Cyril Rootham was more of an establishment figure than either Holbrooke or Bantock. His choral-orchestral works found transient favour even though they have not as yet clawed an enduring niche. His Milton-based Ode on the Morning of Christ’s Nativity (1928) is a magnificent work as much deserving of revival and recording as Foulds’ World Requiem, Dett’s The Ordering of Moses and Jacobson’s The Hound of Heaven. He wrote two symphonies – well almost. His apocalyptic Second had to be completed by Patrick Hadley and merits revival. The First is in four movement and shows us a composer driven by matters as weighty and gripping as those tackled by Bliss to whose music Rootham’s in this case bears some resemblance. Rootham writes music of whooping exultation for the outer movements. The second and third movements recall Vaughan Williams and Holst; even Moeran in the Scherzo. However if there was one work that is invoked more often than any other it is Bliss’s Colour Symphony. You can hear it in the bustle, vigour and sanguine splendour of the outer movements. Other voices passingly foreshadwed or echoed are RVW’s 49th Parallel and the symphonic blast of William Alwyn. It’s a big-boned confident symphony given a burly following wind by Handley and the orchestra. This is the only recording.
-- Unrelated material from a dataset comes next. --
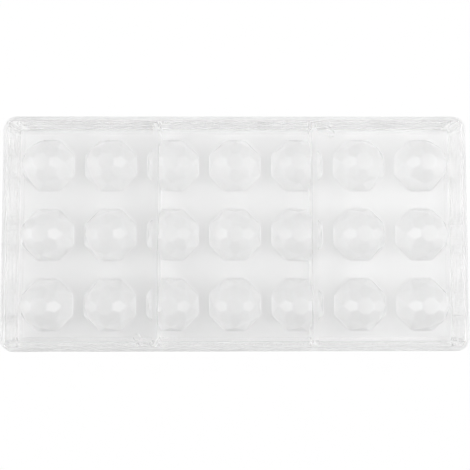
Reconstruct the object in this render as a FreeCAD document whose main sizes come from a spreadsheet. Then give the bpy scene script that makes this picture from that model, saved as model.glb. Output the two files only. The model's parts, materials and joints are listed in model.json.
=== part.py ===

These recordings originally appeared on two LPs: Rootham Symphony No. 1 in C Minor; Holbrooke The Birds of Rhiannon Op. 87/Handley LPO Lyrita SRCS-103; Bantock: Overture to a Greek Tragedy Stanford: Irish Rhapsody No. 4 Philharmonia Orch/LPO/Braithwaite Lyrita SRCS 123.

The excellent and fulsome liner-notes are by Arthur Hutchings and Lewis Foreman.

All in all a fine release which makes a signal virtue of variety.